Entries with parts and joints
---

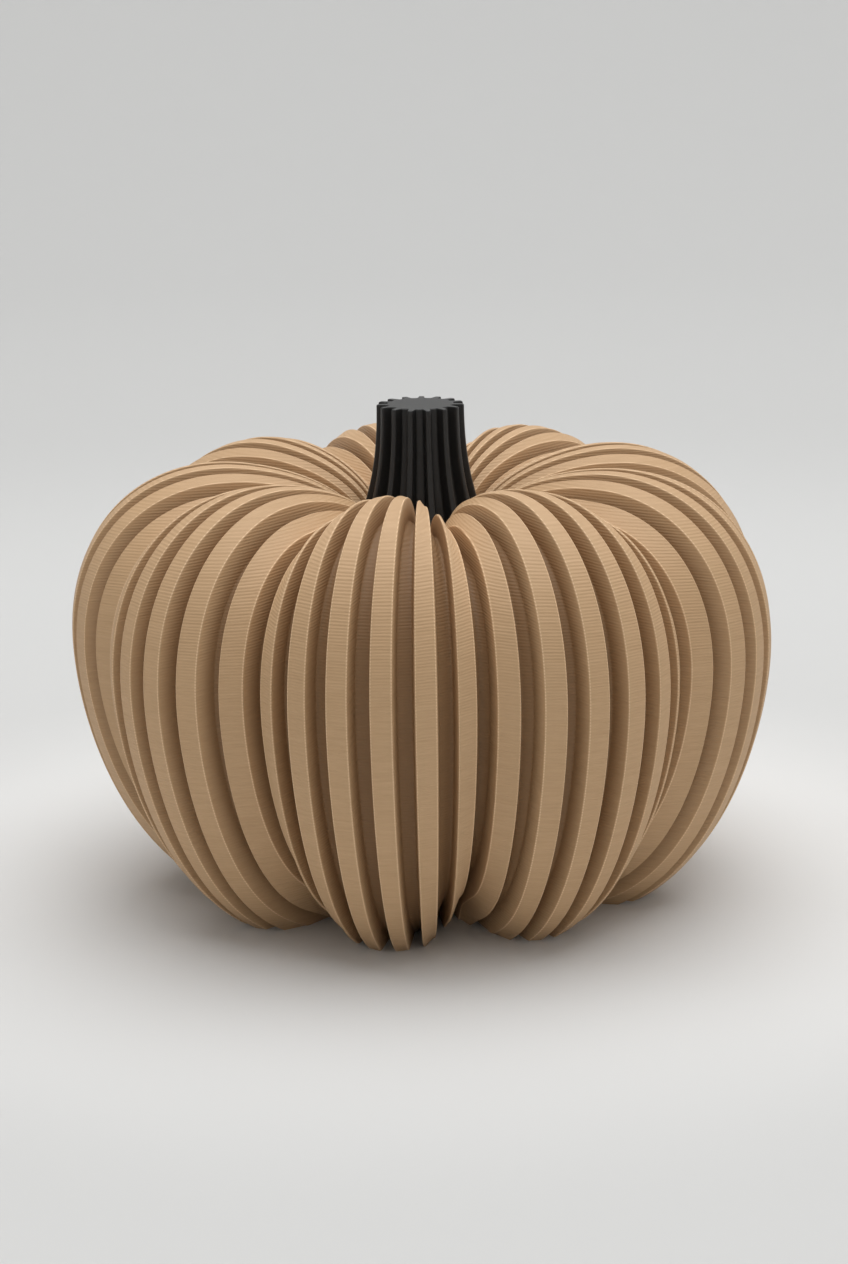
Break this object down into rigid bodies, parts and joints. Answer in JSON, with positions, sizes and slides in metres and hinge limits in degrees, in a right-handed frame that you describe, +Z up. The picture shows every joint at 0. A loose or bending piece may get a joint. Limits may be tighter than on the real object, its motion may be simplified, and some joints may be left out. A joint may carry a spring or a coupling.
{
  "type": "decorative pumpkin",
  "caption": "Lobed decorative pumpkin with upright box ribs, a flat foot and a fluted dark stem in its crown.",
  "frame": {"origin": "centre of the flat foot, where the body stands on a surface", "axes": "+Z up along the middle of the stem, -Y through the crest of the front lobe, +X to the right seen from the front"},
  "size_m": [0.125, 0.1239, 0.0875],
  "materials": {
    "body": "matte tan printed plastic with fine level layer lines",
    "stem": "satin black printed plastic with fine level layer lines"
  },
  "bodies": {
    "root": {"body": "body", "stem": "stem"}
  },
  "joints": []
}
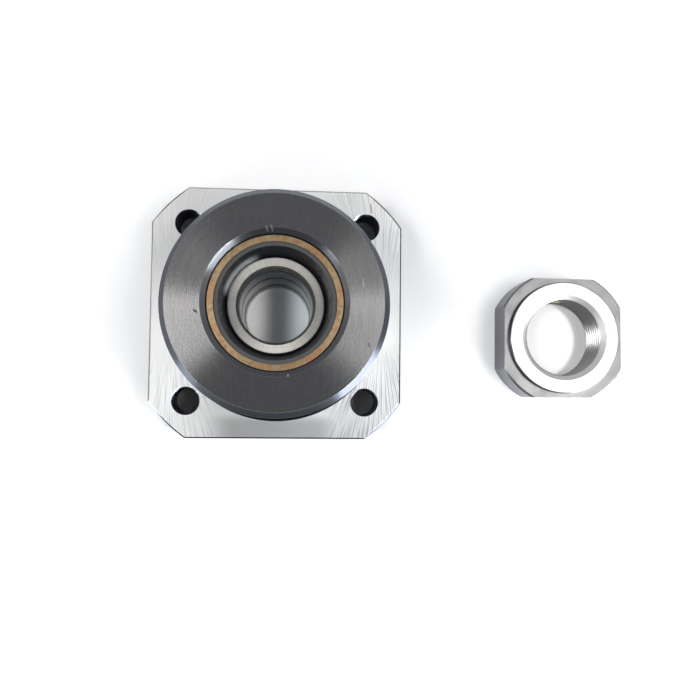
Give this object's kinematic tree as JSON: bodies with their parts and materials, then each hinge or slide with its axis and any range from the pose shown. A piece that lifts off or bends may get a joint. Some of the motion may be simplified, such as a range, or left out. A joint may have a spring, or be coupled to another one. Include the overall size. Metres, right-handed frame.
{
  "type": "ball screw end support",
  "caption": "Fixed-side ball screw end support: square flange and pilot boss round a sealed angular contact bearing pair, with its lock nut taken off.",
  "frame": {"origin": "on the bore axis, in the plane of the mounting face (the flange's boss side)", "axes": "+Z along the screw axis from the flange towards the end of the boss; +X square to a side of the flange, towards the loose lock nut"},
  "size_m": [0.0857, 0.044, 0.027],
  "materials": {
    "blackened_housing_steel": "turned and blackened steel with a bright ground mounting face",
    "lid_steel": "turned steel, blackened",
    "screw_steel": "blackened high-tensile steel",
    "bearing_steel": "ground and polished bearing steel",
    "cage_nylon": "moulded natural nylon",
    "collar_steel": "fine-turned and ground steel",
    "seal_case_metal": "copper-brown mottled sheet metal",
    "seal_rubber": "matte black nitrile rubber",
    "nut_steel": "bright ground steel",
    "slug_brass": "plain turned brass"
  },
  "bodies": {
    "housing_body": {"housing": "blackened_housing_steel", "retaining_lid": "lid_steel", "lid_screws": "screw_steel", "upper_bearing_outer_ring": "bearing_steel", "lower_bearing_outer_ring": "bearing_steel", "boss_seal_ring": "seal_case_metal", "boss_seal_lip": "seal_rubber", "lid_seal_case": "seal_case_metal", "lid_seal_lip": "seal_rubber", "lock_nut": "nut_steel", "nut_slug": "slug_brass", "nut_set_screw": "screw_steel"},
    "shaft_side": {"upper_bearing_inner_ring": "bearing_steel", "lower_bearing_inner_ring": "bearing_steel", "boss_collar": "collar_steel", "lid_collar": "collar_steel"},
    "upper_cage_body": {"upper_bearing_cage": "cage_nylon", "upper_ball_01": "bearing_steel", "upper_ball_02": "bearing_steel", "upper_ball_03": "bearing_steel", "upper_ball_04": "bearing_steel", "upper_ball_05": "bearing_steel", "upper_ball_06": "bearing_steel", "upper_ball_07": "bearing_steel", "upper_ball_08": "bearing_steel", "upper_ball_09": "bearing_steel", "upper_ball_10": "bearing_steel"},
    "lower_cage_body": {"lower_bearing_cage": "cage_nylon", "lower_ball_01": "bearing_steel", "lower_ball_02": "bearing_steel", "lower_ball_03": "bearing_steel", "lower_ball_04": "bearing_steel", "lower_ball_05": "bearing_steel", "lower_ball_06": "bearing_steel", "lower_ball_07": "bearing_steel", "lower_ball_08": "bearing_steel", "lower_ball_09": "bearing_steel", "lower_ball_10": "bearing_steel"}
  },
  "joints": [
    {"name": "shaft_spin", "type": "hinge", "parent": "housing_body", "child": "shaft_side", "pos_m": [0, 0, 0], "axis": [0, 0, 1], "continuous": true},
    {"name": "upper_cage_spin", "type": "hinge", "parent": "housing_body", "child": "upper_cage_body", "pos_m": [0, 0, 0], "axis": [0, 0, 1], "continuous": true},
    {"name": "lower_cage_spin", "type": "hinge", "parent": "housing_body", "child": "lower_cage_body", "pos_m": [0, 0, 0], "axis": [0, 0, 1], "continuous": true}
  ],
  "couplings": [
    {"joint": "upper_cage_spin", "follows": "shaft_spin", "ratio": 0.3969},
    {"joint": "lower_cage_spin", "follows": "shaft_spin", "ratio": 0.3969}
  ]
}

---

_To be done_. Write out every entry again exactly, please, with nothing missing.

_Answer to the exercise_.
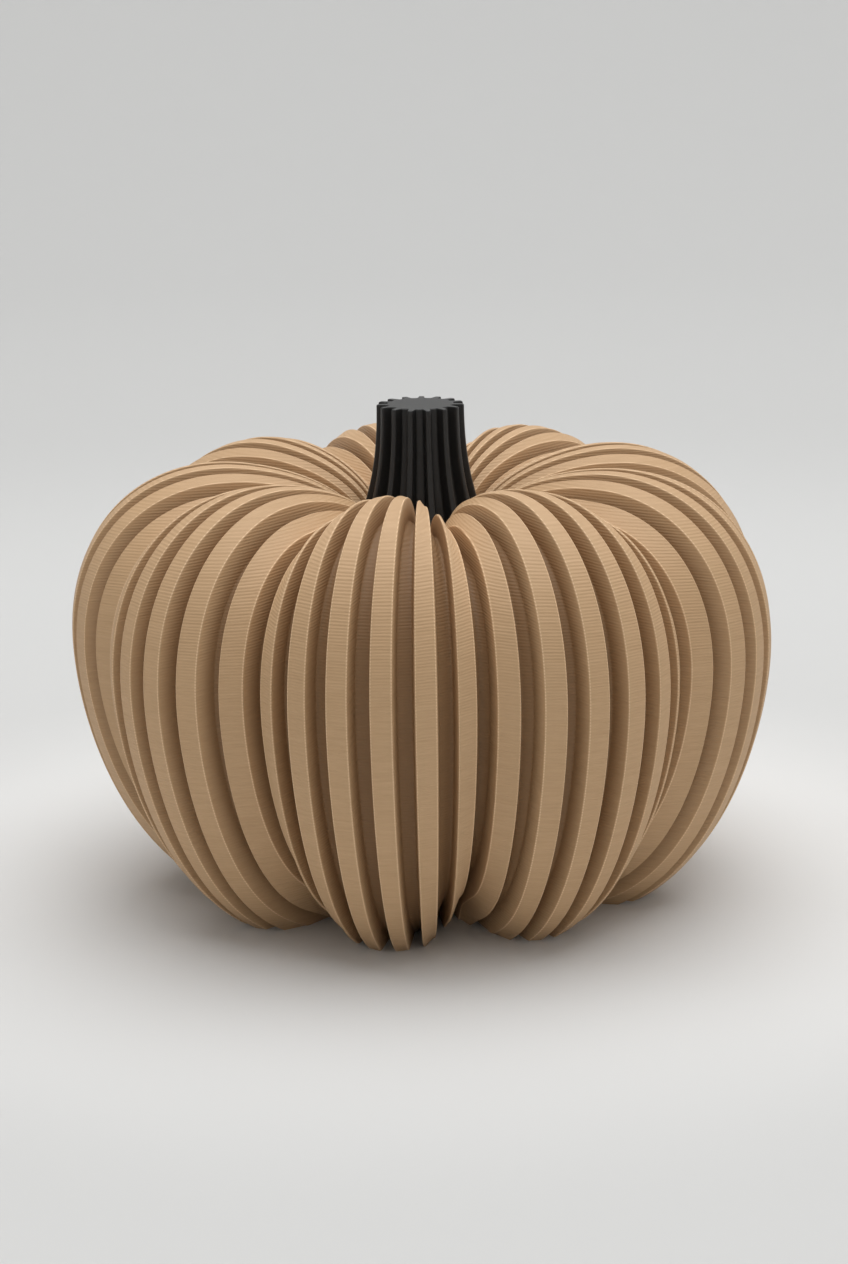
Break this object down into rigid bodies, parts and joints. Answer in JSON, with positions, sizes and slides in metres and hinge limits in degrees, in a right-handed frame that you describe, +Z up. The picture shows every joint at 0. A loose or bending piece may get a joint. Limits may be tighter than on the real object, its motion may be simplified, and some joints may be left out. A joint may carry a spring or a coupling.
{
  "type": "decorative pumpkin",
  "caption": "Lobed decorative pumpkin with upright box ribs, a flat foot and a fluted dark stem in its crown.",
  "frame": {"origin": "centre of the flat foot, where the body stands on a surface", "axes": "+Z up along the middle of the stem, -Y through the crest of the front lobe, +X to the right seen from the front"},
  "size_m": [0.125, 0.1239, 0.0875],
  "materials": {
    "body": "matte tan printed plastic with fine level layer lines",
    "stem": "satin black printed plastic with fine level layer lines"
  },
  "bodies": {
    "root": {"body": "body", "stem": "stem"}
  },
  "joints": []
}
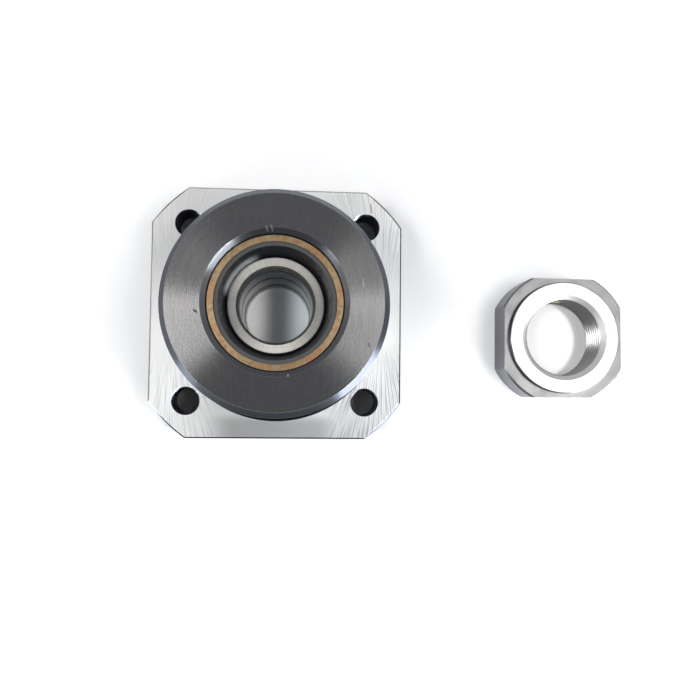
Give this object's kinematic tree as JSON: bodies with their parts and materials, then each hinge or slide with its axis and any range from the pose shown. A piece that lifts off or bends may get a joint. Some of the motion may be simplified, such as a range, or left out. A joint may have a spring, or be coupled to another one. Include the overall size. Metres, right-handed frame.
{
  "type": "ball screw end support",
  "caption": "Fixed-side ball screw end support: square flange and pilot boss round a sealed angular contact bearing pair, with its lock nut taken off.",
  "frame": {"origin": "on the bore axis, in the plane of the mounting face (the flange's boss side)", "axes": "+Z along the screw axis from the flange towards the end of the boss; +X square to a side of the flange, towards the loose lock nut"},
  "size_m": [0.0857, 0.044, 0.027],
  "materials": {
    "blackened_housing_steel": "turned and blackened steel with a bright ground mounting face",
    "lid_steel": "turned steel, blackened",
    "screw_steel": "blackened high-tensile steel",
    "bearing_steel": "ground and polished bearing steel",
    "cage_nylon": "moulded natural nylon",
    "collar_steel": "fine-turned and ground steel",
    "seal_case_metal": "copper-brown mottled sheet metal",
    "seal_rubber": "matte black nitrile rubber",
    "nut_steel": "bright ground steel",
    "slug_brass": "plain turned brass"
  },
  "bodies": {
    "housing_body": {"housing": "blackened_housing_steel", "retaining_lid": "lid_steel", "lid_screws": "screw_steel", "upper_bearing_outer_ring": "bearing_steel", "lower_bearing_outer_ring": "bearing_steel", "boss_seal_ring": "seal_case_metal", "boss_seal_lip": "seal_rubber", "lid_seal_case": "seal_case_metal", "lid_seal_lip": "seal_rubber", "lock_nut": "nut_steel", "nut_slug": "slug_brass", "nut_set_screw": "screw_steel"},
    "shaft_side": {"upper_bearing_inner_ring": "bearing_steel", "lower_bearing_inner_ring": "bearing_steel", "boss_collar": "collar_steel", "lid_collar": "collar_steel"},
    "upper_cage_body": {"upper_bearing_cage": "cage_nylon", "upper_ball_01": "bearing_steel", "upper_ball_02": "bearing_steel", "upper_ball_03": "bearing_steel", "upper_ball_04": "bearing_steel", "upper_ball_05": "bearing_steel", "upper_ball_06": "bearing_steel", "upper_ball_07": "bearing_steel", "upper_ball_08": "bearing_steel", "upper_ball_09": "bearing_steel", "upper_ball_10": "bearing_steel"},
    "lower_cage_body": {"lower_bearing_cage": "cage_nylon", "lower_ball_01": "bearing_steel", "lower_ball_02": "bearing_steel", "lower_ball_03": "bearing_steel", "lower_ball_04": "bearing_steel", "lower_ball_05": "bearing_steel", "lower_ball_06": "bearing_steel", "lower_ball_07": "bearing_steel", "lower_ball_08": "bearing_steel", "lower_ball_09": "bearing_steel", "lower_ball_10": "bearing_steel"}
  },
  "joints": [
    {"name": "shaft_spin", "type": "hinge", "parent": "housing_body", "child": "shaft_side", "pos_m": [0, 0, 0], "axis": [0, 0, 1], "continuous": true},
    {"name": "upper_cage_spin", "type": "hinge", "parent": "housing_body", "child": "upper_cage_body", "pos_m": [0, 0, 0], "axis": [0, 0, 1], "continuous": true},
    {"name": "lower_cage_spin", "type": "hinge", "parent": "housing_body", "child": "lower_cage_body", "pos_m": [0, 0, 0], "axis": [0, 0, 1], "continuous": true}
  ],
  "couplings": [
    {"joint": "upper_cage_spin", "follows": "shaft_spin", "ratio": 0.3969},
    {"joint": "lower_cage_spin", "follows": "shaft_spin", "ratio": 0.3969}
  ]
}